Larry Womble, a former state legislator who was seriously injured in a 2011 car crash, has filed a lawsuit alleging that the man killed in the accident drank too much and drove recklessly and that Sixth & Vine kept serving the man alcohol even after it was evident he was intoxicated.
Womble is a former state representative in the N.C. General Assembly and filed the lawsuit in Forsyth Superior Court Tuesday. The lawsuit asks for more than $10,000 each in compensatory and punitive damages.
“Mr. Womble has suffered tremendously from this accident,” said David Freedman, Womble’s attorney. “He was in critical condition for a significant amount of time. He had to give up his political career and he is still fighting to learn to walk again.”
Womble initially was charged with misdemeanor death by motor vehicle after the Dec. 2, 2011, crash because Winston-Salem police originally believed that Womble’s car crossed the center line of Reynolds Park Road and crashed into Carmichael’s car. That charge was voluntarily dismissed by Steven M. Arbogast, a prosecutor with the N.C. Attorney General’s Office, after further investigation, including an accident reconstruction, indicated that it was Carmichael’s car that crossed the center line.
Neither R. Kenneth Babb, the administrator for Carmichael’s estate, nor Kathleen Barnes, the owner of Sixth & Vine, could be reached for comment Tuesday. Carmichael’s father, C.F. “Hoagy” Carmichael, ran unsuccessfully for Womble’s seat in the 1990s and soon after became close friends with Womble. Hoagy Carmichael could not be reached for comment Tuesday.
According to the lawsuit, Carmichael, 54, had consumed a large amount of alcoholic beverages at Sixth & Vine on the night of Dec. 2, 2011, and had left “in an extremely intoxicated condition.”
Just after 11 p.m., Carmichael got in his car and started driving home. While in the eastbound lane in the 2600 block of Reynolds Park Road, Carmichael crossed the center line and collided head-on with Womble’s car, which was in the westbound lane, the lawsuit said. Carmichael died at the scene, and Womble was transported to Wake Forest Baptist Medical Center.

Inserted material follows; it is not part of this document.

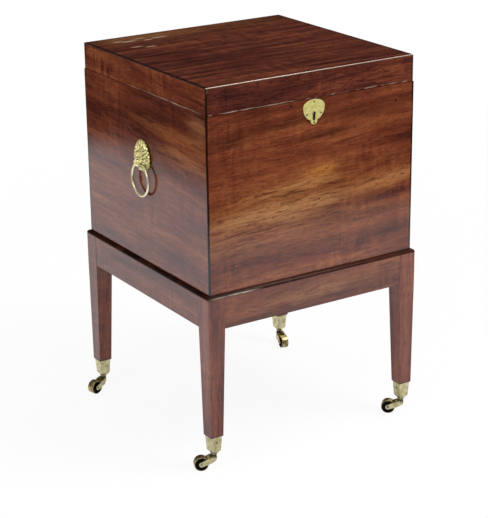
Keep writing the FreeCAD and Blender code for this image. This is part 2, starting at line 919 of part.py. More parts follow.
def castor_cup(corner):
    """The square tapering cup on a leg's foot, bored for the stem of the fork."""
    mouth, foot, end = (middle_square(width) for width in (cup_top_width, cup_foot_width, cup_nose_width))
    body = square_loft(cup_body_foot, castor_height, foot, mouth)
    nose = square_loft(cup_foot, cup_body_foot, end, foot)
    bore = Part.makeCylinder(stem_radius + stem_clearance, cup_height, Vector(0, 0, cup_foot))
    cup = body.fuse(nose).cut([socket(cup_inner_floor), bore]).removeSplitter()
    cup.translate(pintle(corner))
    return cup.cut(cup_screw(corner))


def arm_outline():
    """Outline of a fork's arm in the XZ plane: two rounds joined by their tangents."""
    crown = Vector(0, 0, fork_crown_height)
    hub = Vector(castor_trail, 0, wheel_radius)
    run = hub.sub(crown)
    lean = math.atan2(run.z, run.x)
    spread = math.acos((fork_crown_radius - fork_hub_radius) / run.Length)

    def on(centre, radius, angle):
        return centre.add(Vector(radius * math.cos(angle), 0, radius * math.sin(angle)))

    upper, lower = lean + spread, lean - spread
    crown_up = on(crown, fork_crown_radius, upper)
    crown_down = on(crown, fork_crown_radius, lower)
    hub_up = on(hub, fork_hub_radius, upper)
    hub_down = on(hub, fork_hub_radius, lower)
    back = on(crown, fork_crown_radius, lean + math.pi)
    tip = on(hub, fork_hub_radius, lean)
    return Part.Wire([
        Part.makeLine(crown_up, hub_up),
        Part.Arc(hub_up, tip, hub_down).toShape(),
        Part.makeLine(hub_down, crown_down),
        Part.Arc(crown_down, back, crown_up).toShape(),
    ])


def fork_shoulders():
    """The room the fork keeps within: seen from above, a round crown that swells to the arms.

    Each shoulder is an arc that starts across the swivel axis and meets the arm along its length.
    """
    swell = fork_half_width - fork_crown_radius
    radius = (fork_shoulder_reach ** 2 + swell ** 2) / (2 * swell)
    angle = math.asin(fork_shoulder_reach / radius) / 2
    across = Vector(0, fork_crown_radius, 0)
    drop = radius * (1 - math.cos(angle))
    bulge = Vector(fork_shoulder_reach - radius * math.sin(angle), fork_half_width - drop, 0)
    full = Vector(fork_shoulder_reach, fork_half_width, 0)
    tip = Vector(castor_trail + wheel_radius, fork_half_width, 0)

    def over(point):
        return Vector(point.x, -point.y, 0)

    outline = Part.Wire([
        Part.Arc(across, Vector(-fork_crown_radius, 0, 0), over(across)).toShape(),
        Part.Arc(over(across), over(bulge), over(full)).toShape(),
        Part.makePolygon([over(full), over(tip), tip, full]),
        Part.Arc(full, bulge, across).toShape(),
    ])
    return Part.Face(outline).extrude(Vector(0, 0, castor_height))


def fork_blank():
    """A fork: two slanting arms on a round crown, a neck, a collar, a stem and its riveted head."""
    width = 2 * fork_half_width
    arms = Part.Face(arm_outline()).extrude(Vector(0, width, 0))
    arms.translate(Vector(0, -fork_half_width, 0))
    arms = arms.common(fork_shoulders())
    slot_half = wheel_width / 2 + wheel_side_gap
    slot = box_between(
        (fork_crown_reach, -slot_half, 0),
        (castor_trail + wheel_radius, slot_half, castor_height),
    )
    wheel_room = Part.makeCylinder(
        wheel_radius + wheel_rim_gap,
        2 * slot_half,
        Vector(castor_trail, -slot_half, wheel_radius),
        ALONG_Y,
    )
    hub = Vector(castor_trail, -fork_half_width, wheel_radius)
    axle_hole = Part.makeCylinder(axle_radius, width, hub, ALONG_Y)
    arms = arms.cut([slot, wheel_room, axle_hole])
    collar_top = cup_foot - collar_gap
    collar = Part.makeCylinder(collar_radius, collar_height, Vector(0, 0, collar_top - collar_height))
    neck = Part.makeCone(
        fork_crown_radius,
        fork_neck_radius,
        collar_top - collar_height - fork_crown_height,
        Vector(0, 0, fork_crown_height),
    )
    stem = Part.makeCylinder(stem_radius, stem_head_top - collar_top, Vector(0, 0, collar_top))
    head_low = cup_inner_floor + stem_end_play
    head = Part.makeCylinder(stem_head_radius, stem_head_height, Vector(0, 0, head_low))
    return arms.fuse([neck, collar, stem, head]).removeSplitter()


def axle_blank():
    """An axle with a riveted head outside each arm."""
    y = -fork_half_width
    rod = Part.makeCylinder(axle_radius, 2 * fork_half_width, Vector(castor_trail, y, wheel_radius), ALONG_Y)
    heads = [
        Part.makeCone(
            axle_head_radius,
            axle_radius,
            axle_head_height,
            Vector(castor_trail, side * fork_half_width, wheel_radius),
            Vector(0, side, 0),
        )
        for side in (-1, 1)
    ]
    return rod.fuse(heads).removeSplitter()


def wheel_blank():
    """A wheel turned about the axle: a flat rim, dished sides and a hub."""
    half = wheel_width / 2
    web_half = half - wheel_dish
    rim_inner = wheel_radius - wheel_rim_thickness
    bore = axle_radius + axle_clearance
    section = [
        (bore, half),
        (wheel_hub_radius, half),
        (wheel_hub_radius, web_half),
        (rim_inner, web_half),
        (rim_inner, half),
        (wheel_radius, half),
    ]
    ring_section = section + [(r, -y) for r, y in reversed(section)]
    points = [Vector(castor_trail + r, y, wheel_radius) for r, y in ring_section]
    face = Part.Face(Part.makePolygon(points + points[:1]))
    return face.revolve(Vector(castor_trail, 0, wheel_radius), ALONG_Y, 360)


def castor_placed(shape, corner):
    """A castor's shape turned to its trail and moved under its leg."""
    return turned(shape, CORNERS[corner]["trail"], pintle(corner))


# ---- all the pieces ----
def stand_pieces():
    """The legs, rails and moulding."""
    pieces = {f"leg_{corner}": leg(corner) for corner in CORNERS}
    pieces.update({f"rail_{side}": rail(side) for side in TURN})
    pieces["stand_moulding"] = [moulding(side) for side in TURN]
    return pieces


def box_pieces():
    """The box, its floor and its dividers."""
    pieces = {
        "box_front": box_front(),
        "box_rear": box_rear(),
        "box_left": box_side("left"),
        "box_right": box_side("right"),
        "box_floor": box_floor(),
    }
    pieces.update(dividers())
    return pieces


def lid_pieces():
    """The lid's boards, panel and veneer."""
    return {
        "lid_front": lid_front(),
        "lid_rear": lid_rear(),
        "lid_left": lid_board("left"),
        "lid_right": lid_board("right"),
        "lid_panel": lid_panel(),
        "lid_top_veneer": lid_top_veneer(),
    }


def fitting_pieces():
    """The hinges, the lock and the screws."""
    left, right = hinge_places
    return {
        "hinge_box_leaf_left": box_leaf(left),
        "hinge_box_leaf_right": box_leaf(right),
        "hinge_lid_leaf_left": lid_leaf(left),
        "hinge_lid_leaf_right": lid_leaf(right),
        "hinge_pins": hinge_pins(),
        "box_screws": box_hinge_screws() + lock_screws(),
        "lid_screws": lid_hinge_screws() + link_plate_screws(),
        "lock_case": lock_case(),
        "lock_back": lock_back(),
        "lock_bolt": lock_bolt(),
        "link_plate": link_plate(),
        "escutcheon": escutcheon(),
        "escutcheon_pins": escutcheon_pins(),
    }


def handle_pieces():
    """The masks, rings and nuts."""
    pieces = {}
    mask = lion_mask()
    for side in ("left", "right"):
        pieces[f"lion_mask_{side}"] = handle_placed(mask, side)
        pieces[f"ring_{side}"] = handle_placed(ring(), side)
    pieces["handle_nuts"] = [handle_placed(handle_nut(), side) for side in ("left", "right")]
    return pieces


def castor_pieces():
    """Cup, fork, axle and wheel at each corner, and the cups' screws."""
    pieces = {}
    fork, axle, wheel = fork_blank(), axle_blank(), wheel_blank()
    for corner in CORNERS:
        pieces[f"castor_cup_{corner}"] = castor_cup(corner)
        pieces[f"castor_fork_{corner}"] = castor_placed(fork, corner)
        pieces[f"castor_axle_{corner}"] = castor_placed(axle, corner)
        pieces[f"castor_wheel_{corner}"] = castor_placed(wheel, corner)
    pieces["castor_screws"] = [cup_screw(corner) for corner in CORNERS]
    return pieces


def export(node, shape):
    """Writes one node's solid, or its group of solids."""
    if isinstance(shape, list):
        shape = Part.makeCompound(shape)
    shape.exportStep(f"parts/{node}.step")


os.makedirs("parts", exist_ok=True)
for make in (stand_pieces, box_pieces, lid_pieces, fitting_pieces, handle_pieces, castor_pieces):
    for node, shape in make().items():
        export(node, shape)
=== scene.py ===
import math

import bpy
import numpy as np
from mathutils import Euler, Matrix, Vector


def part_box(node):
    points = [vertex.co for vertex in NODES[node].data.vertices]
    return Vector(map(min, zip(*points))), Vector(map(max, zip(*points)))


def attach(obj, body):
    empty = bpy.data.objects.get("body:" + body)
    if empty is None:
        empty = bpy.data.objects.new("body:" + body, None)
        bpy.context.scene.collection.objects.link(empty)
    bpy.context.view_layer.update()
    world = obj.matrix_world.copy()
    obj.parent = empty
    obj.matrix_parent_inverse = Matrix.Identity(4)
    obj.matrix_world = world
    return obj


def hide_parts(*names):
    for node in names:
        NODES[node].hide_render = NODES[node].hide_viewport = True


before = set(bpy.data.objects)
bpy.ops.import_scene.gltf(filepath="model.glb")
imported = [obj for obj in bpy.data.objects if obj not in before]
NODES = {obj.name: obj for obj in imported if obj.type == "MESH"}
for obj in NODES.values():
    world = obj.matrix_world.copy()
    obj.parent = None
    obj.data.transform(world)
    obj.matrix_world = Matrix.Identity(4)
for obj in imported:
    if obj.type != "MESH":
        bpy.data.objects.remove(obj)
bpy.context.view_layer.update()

MM = 0.001
CORNERS = ("front_left", "front_right", "rear_left", "rear_right")

# ---- camera ----
IMAGE_HEIGHT = 518
CAMERA_PLACE = (-1.5467, -2.4178, 1.3206)
CAMERA_YAW = 32.469          # degrees to the right of +Y
CAMERA_PITCH = 19.867        # degrees down
CAMERA_ROLL = -0.714
CAMERA_FOCAL_PIXELS = 1669.5
SENSOR = 36.0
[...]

Freedman said toxicology reports showed that Carmichael had a blood alcohol level of 0.29 percent, more than three times the legal limit of 0.08 percent. The lawsuit said that Carmichael had three separate receipts from Sixth & Vine in his pockets, all dated Dec. 2, 2011. The last receipt was issued to Carmichael about 20 minutes before the accident, the lawsuit said.
“The severe injuries of plaintiff (Womble) were proximately caused by the reckless, negligent, willful and wanton misconduct of David Carmichael, whose actions and outrageous conduct described above led to the collision of Carmichael’s car with plaintiff’s car,” the lawsuit says.
The lawsuit says that as a result of Carmichael’s alleged actions, Womble has had “extensive and excruciating injuries,” as well as ever-increasing medical bills. Freedman said Womble’s medical bills are several hundred thousand dollars and continue to increase. Womble remains in a wheelchair and goes to physical therapy several times a week, Freedman said.
In the lawsuit, Womble alleges that Sixth & Vine employees continued to serve Carmichael alcoholic beverages “after they became aware, or should have been aware in the exercise of reasonable care, that Carmichael was intoxicated.”
The lawsuit also said that the owners and managers of Sixth & Vine also failed to properly train and supervise employees on the appropriate procedures for selling alcohol to visibly intoxicated customers.
“The actions of the employees of Defendant 6th & Vine, acting in the course and scope of their employment, in serving alcoholic beverages to David Carmichael while he was in an intoxicated condition on Dec. 2, 2011, constituted negligence and violated the common law of North Carolina,” the lawsuit said.
This is the second time that Sixth & Vine has been sued in connection with a fatal crash involving alcohol.
In 2008, the bar and restaurant reached a settlement with the family of Casey Bokhoven, the man former WXII anchor Tolly Carr hit and killed while driving drunk in 2007.
Womble alleges that Sixth & Vine had been put on notice about the risks of continuing to serve a “visibly intoxicated person,” because of the previous lawsuit. Womble alleges that Sixth & Vine’s conduct represents malice.